Short exercise ->
Please quote every line word for word.
>>
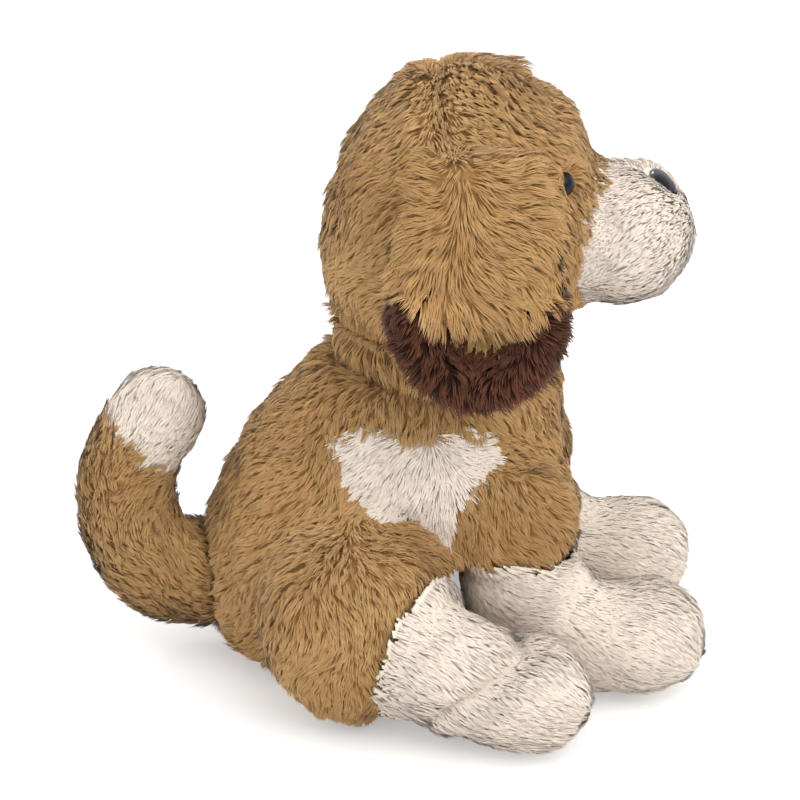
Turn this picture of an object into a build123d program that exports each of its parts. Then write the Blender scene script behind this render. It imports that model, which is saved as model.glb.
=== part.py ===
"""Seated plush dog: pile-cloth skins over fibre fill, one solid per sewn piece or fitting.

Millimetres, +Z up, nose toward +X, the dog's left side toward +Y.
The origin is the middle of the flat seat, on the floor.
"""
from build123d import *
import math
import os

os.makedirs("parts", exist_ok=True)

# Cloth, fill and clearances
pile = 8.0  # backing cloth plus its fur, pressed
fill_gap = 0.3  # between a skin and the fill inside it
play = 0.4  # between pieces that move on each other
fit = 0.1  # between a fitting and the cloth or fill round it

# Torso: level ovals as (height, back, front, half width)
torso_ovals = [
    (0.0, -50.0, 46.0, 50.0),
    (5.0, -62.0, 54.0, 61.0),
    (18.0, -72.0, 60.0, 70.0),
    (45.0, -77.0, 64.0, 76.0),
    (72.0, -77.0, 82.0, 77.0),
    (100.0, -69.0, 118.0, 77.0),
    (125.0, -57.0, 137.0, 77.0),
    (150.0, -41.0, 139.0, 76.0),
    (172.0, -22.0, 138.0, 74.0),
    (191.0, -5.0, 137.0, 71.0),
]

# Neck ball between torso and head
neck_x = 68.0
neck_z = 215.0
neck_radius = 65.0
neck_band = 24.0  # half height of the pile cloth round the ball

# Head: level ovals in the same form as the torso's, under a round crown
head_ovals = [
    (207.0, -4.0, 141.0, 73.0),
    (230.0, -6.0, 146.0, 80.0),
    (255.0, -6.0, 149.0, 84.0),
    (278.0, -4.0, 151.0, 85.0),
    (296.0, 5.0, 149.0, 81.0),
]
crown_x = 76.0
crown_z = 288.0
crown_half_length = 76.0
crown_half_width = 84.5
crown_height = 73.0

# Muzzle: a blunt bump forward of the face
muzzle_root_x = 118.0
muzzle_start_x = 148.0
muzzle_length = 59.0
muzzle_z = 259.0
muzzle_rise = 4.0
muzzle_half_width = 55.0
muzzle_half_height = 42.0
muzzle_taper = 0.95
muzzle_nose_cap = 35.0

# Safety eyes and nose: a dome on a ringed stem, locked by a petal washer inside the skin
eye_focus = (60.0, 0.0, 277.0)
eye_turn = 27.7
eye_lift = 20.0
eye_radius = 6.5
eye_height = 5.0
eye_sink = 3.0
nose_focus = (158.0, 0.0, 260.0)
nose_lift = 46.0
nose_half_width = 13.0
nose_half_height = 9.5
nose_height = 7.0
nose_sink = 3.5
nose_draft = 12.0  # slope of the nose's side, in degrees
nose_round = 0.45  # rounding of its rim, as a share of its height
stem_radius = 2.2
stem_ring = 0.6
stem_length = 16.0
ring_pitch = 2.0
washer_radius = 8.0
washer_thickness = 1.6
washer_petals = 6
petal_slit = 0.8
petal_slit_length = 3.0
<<
Output of the task ->
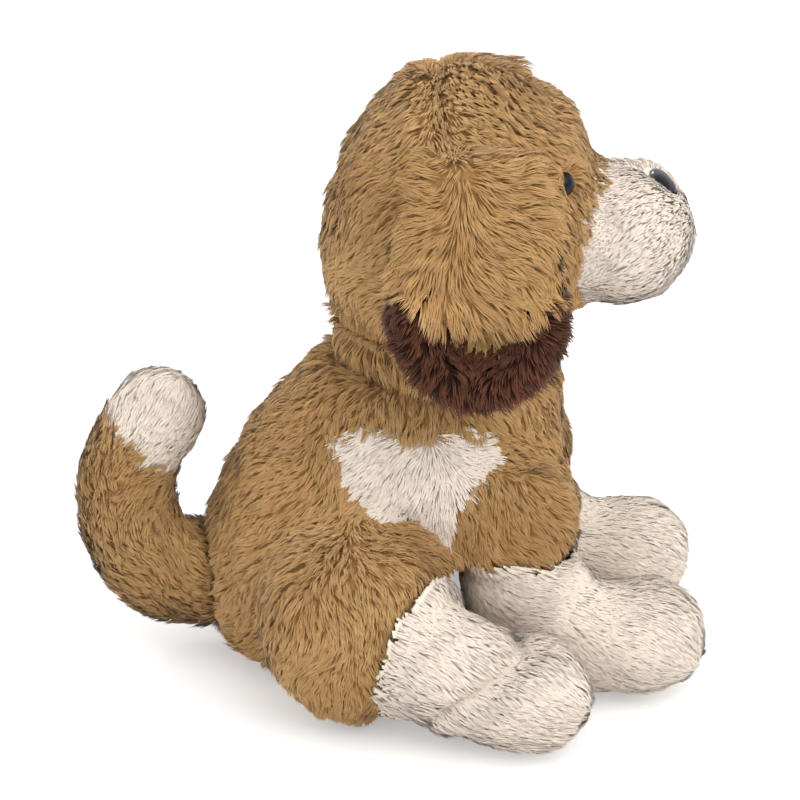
Turn this picture of an object into a build123d program that exports each of its parts. Then write the Blender scene script behind this render. It imports that model, which is saved as model.glb.
=== part.py ===
"""Seated plush dog: pile-cloth skins over fibre fill, one solid per sewn piece or fitting.

Millimetres, +Z up, nose toward +X, the dog's left side toward +Y.
The origin is the middle of the flat seat, on the floor.
"""
from build123d import *
import math
import os

os.makedirs("parts", exist_ok=True)

# Cloth, fill and clearances
pile = 8.0  # backing cloth plus its fur, pressed
fill_gap = 0.3  # between a skin and the fill inside it
play = 0.4  # between pieces that move on each other
fit = 0.1  # between a fitting and the cloth or fill round it

# Torso: level ovals as (height, back, front, half width)
torso_ovals = [
    (0.0, -50.0, 46.0, 50.0),
    (5.0, -62.0, 54.0, 61.0),
    (18.0, -72.0, 60.0, 70.0),
    (45.0, -77.0, 64.0, 76.0),
    (72.0, -77.0, 82.0, 77.0),
    (100.0, -69.0, 118.0, 77.0),
    (125.0, -57.0, 137.0, 77.0),
    (150.0, -41.0, 139.0, 76.0),
    (172.0, -22.0, 138.0, 74.0),
    (191.0, -5.0, 137.0, 71.0),
]

# Neck ball between torso and head
neck_x = 68.0
neck_z = 215.0
neck_radius = 65.0
neck_band = 24.0  # half height of the pile cloth round the ball

# Head: level ovals in the same form as the torso's, under a round crown
head_ovals = [
    (207.0, -4.0, 141.0, 73.0),
    (230.0, -6.0, 146.0, 80.0),
    (255.0, -6.0, 149.0, 84.0),
    (278.0, -4.0, 151.0, 85.0),
    (296.0, 5.0, 149.0, 81.0),
]
crown_x = 76.0
crown_z = 288.0
crown_half_length = 76.0
crown_half_width = 84.5
crown_height = 73.0

# Muzzle: a blunt bump forward of the face
muzzle_root_x = 118.0
muzzle_start_x = 148.0
muzzle_length = 59.0
muzzle_z = 259.0
muzzle_rise = 4.0
muzzle_half_width = 55.0
muzzle_half_height = 42.0
muzzle_taper = 0.95
muzzle_nose_cap = 35.0

# Safety eyes and nose: a dome on a ringed stem, locked by a petal washer inside the skin
eye_focus = (60.0, 0.0, 277.0)
eye_turn = 27.7
eye_lift = 20.0
eye_radius = 6.5
eye_height = 5.0
eye_sink = 3.0
nose_focus = (158.0, 0.0, 260.0)
nose_lift = 46.0
nose_half_width = 13.0
nose_half_height = 9.5
nose_height = 7.0
nose_sink = 3.5
nose_draft = 12.0  # slope of the nose's side, in degrees
nose_round = 0.45  # rounding of its rim, as a share of its height
stem_radius = 2.2
stem_ring = 0.6
stem_length = 16.0
ring_pitch = 2.0
washer_radius = 8.0
washer_thickness = 1.6
washer_petals = 6
petal_slit = 0.8
petal_slit_length = 3.0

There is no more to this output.